Quite simply, it is the anticipation that all, or enough, of the shortcomings mentioned above will eventually be resolved. Participants will be able to move frictionlessly between crypto and fiat currencies; transactions will be as instantaneous as has been advertised; fees will no longer be onerous; exchanges and other middlemen will be trustworthy; and there may even be recourse and arbitration mechanisms put into place. This is, obviously, a lot to ask for. Furthermore, assuming that all of this infrastructure eventually slides into place, what resemblance will the bitcoin of the future bear to today's phenomenon, especially if regulators get involved? Will it really be that different from any other monetary instrument?
But it should be kept in mind that the value of any currency or asset is, ultimately, a social construction. Gold is a good example. As I parenthetically noted above, its uses for jewelry and industry are trivial compared to its perceived value – which is derived from its perception as a store of value. There's no there there, to paraphrase Gertrude Stein's quip about Oakland. And yet we all pretend there is. When it's said that a bunch of folks ‘just made bitcoin up', this in fact is a banal observation that can be applied to all sorts of things that we consider to be valuable. Adam Smith posed a celebrated paradox about why diamonds are more valued than water, although it's not a paradox so much as an illustration of the difference between value-in-exchange and value-in-use. Diamonds, like tulips, are generally useless, but depend on their value arising from scarcity, as well as the consensus that a particular configuration of carbon atoms is more beautiful than another. Cryptoassets currently reside in this category of scarcity (if not beauty, although I suppose there is a recondite beauty when considering the mathematics involved), but the ambition is to transition to the latter, value-in-use domain. This is where the commitment of the true believers lies: a long shot, but one I wouldn't dismiss out of hand.
This is because the enterprise of value fabrication does not end with the asset in question. Just as important are the markets that support it, and these too are made and remade as its participants see fit. Market-making for cryptocurrencies is still in its infancy, even moreso than the currencies themselves. If you are interested in buying a lesser-known coin, there may be only one or two exchanges that list it, and you will likely only be able to purchase these coins with bitcoin or the other broadly distributed cryptocurrency, Ethereum's ether. In any case, liquidity will be very thin, and since these exchanges are not regulated by anyone, hacking, incompetence and general delinquency also come with the territory. But there is also an enormously powerful force at work here, which is the ability for developers and investors to boldly remake not just individual currency designs, but also entire market structures and rules with extraordinary speed. The purely digital nature of cryptocurrency is both a gift and a peril; not needing to warehouse thousands of tons of possibly perishable commodities while a committee decides on a raft of bylaws holds a certain indisputable charm.

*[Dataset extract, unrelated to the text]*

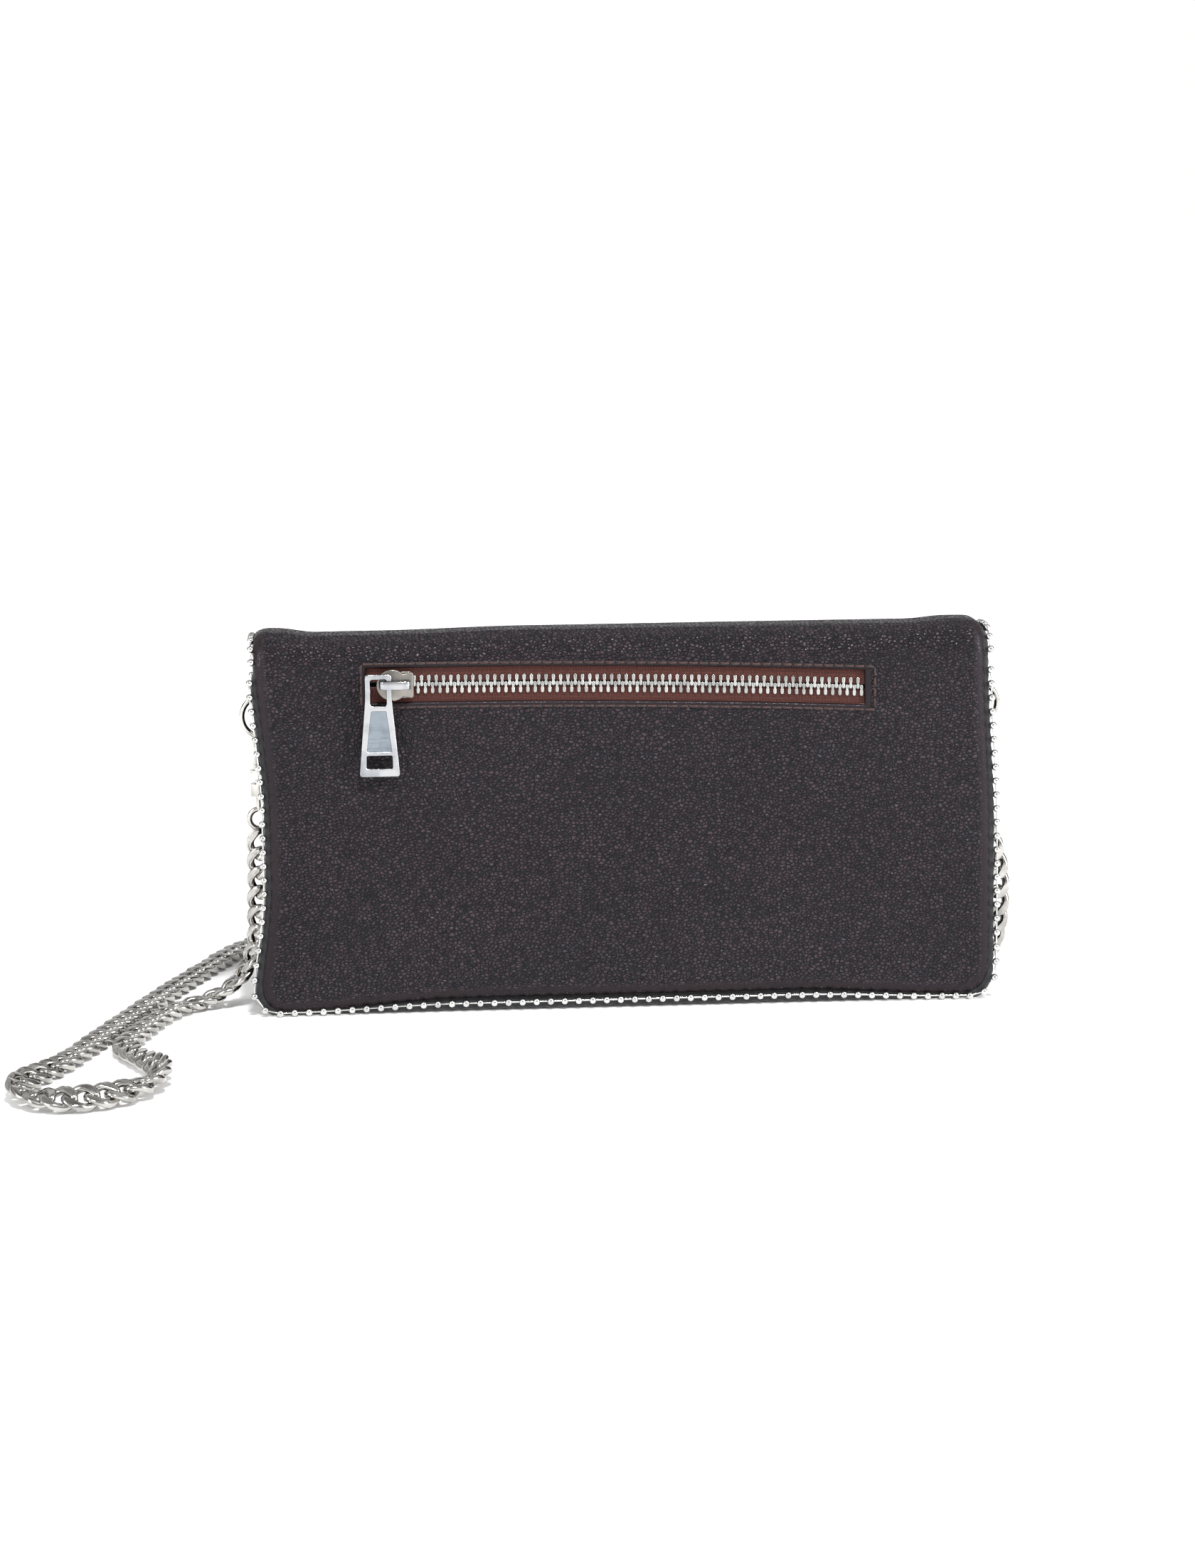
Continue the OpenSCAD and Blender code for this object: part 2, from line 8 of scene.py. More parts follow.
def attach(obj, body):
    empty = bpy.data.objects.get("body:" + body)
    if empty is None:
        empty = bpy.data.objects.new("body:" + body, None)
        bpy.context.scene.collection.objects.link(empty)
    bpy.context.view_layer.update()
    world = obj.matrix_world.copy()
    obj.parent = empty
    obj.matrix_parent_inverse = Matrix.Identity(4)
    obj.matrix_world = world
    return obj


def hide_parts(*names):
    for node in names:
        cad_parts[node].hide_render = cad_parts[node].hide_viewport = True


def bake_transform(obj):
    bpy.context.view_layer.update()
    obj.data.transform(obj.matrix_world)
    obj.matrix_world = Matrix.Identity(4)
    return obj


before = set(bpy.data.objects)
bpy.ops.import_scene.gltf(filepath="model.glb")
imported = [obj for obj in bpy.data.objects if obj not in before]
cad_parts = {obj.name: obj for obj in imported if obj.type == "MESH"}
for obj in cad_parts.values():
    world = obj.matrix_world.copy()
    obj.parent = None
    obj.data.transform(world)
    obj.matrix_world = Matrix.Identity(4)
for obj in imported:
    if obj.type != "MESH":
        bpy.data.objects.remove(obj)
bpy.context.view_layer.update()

Of course, there is no reason why this sort of remaking can't be pressed into purely venal service; enough such violations of trust may well sound a death knell for the very concept of cryptocurrency. After all, people have been gaming market structures for as long as it has suited them. Which brings me to the final point of comparison with tulipomania. There is, in some quarters, a suspicion that there wasn't actually that much of a bubble in tulips at all. A bubble, to be clear, is when prices become disastrously uncoupled from an asset's fundamental value. November 1636 to February 1637 constituted the peak of price action for tulips, but, according to Earl Thompson, writing in the journal Public Goods, a funny thing happened on the way to the crash:
The famous tulipmania…was an artifact created by an implicit conversion of ordinary futures contracts into option contracts in an imperfectly successful attempt by Dutch futures buyers and public officials to bail themselves out of previously incurred speculative losses in the impressively price-efficient, fundamentally driven, market for Dutch tulip contracts. There was thus nothing maniacal about prices in this period. Despite outward appearances, the tulipmania was not a bubble because bubbles require the existence of mutually-agreed-upon prices that exceed fundamental values. The "tulipmania" was simply a period during which the prices in futures contracts had been legally, albeit temporarily, converted into options exercise prices.
Thompson's point is that the Dutch who found themselves holding exaggerated futures contracts on bulbs basically rewrote the rules for these futures, turning them into options that later expired, with a minimal loss of capital (unlike futures, which would have required a payout). The historical ‘artifacts' are the phantom prices that were never actually paid out by anyone, ie, the strike prices that were never reached on the converted options. Thompson's contention is that these prices are the ones that we record as the height of the bubble. Whether or not one agrees with Thompson, or of how much this matters, this sort of Kobayashi Maru maneuver is what financial engineers excel at when the going gets tough. The difference is only really in whether this exercise in refactoring reality is used for constructive or avaricious purposes.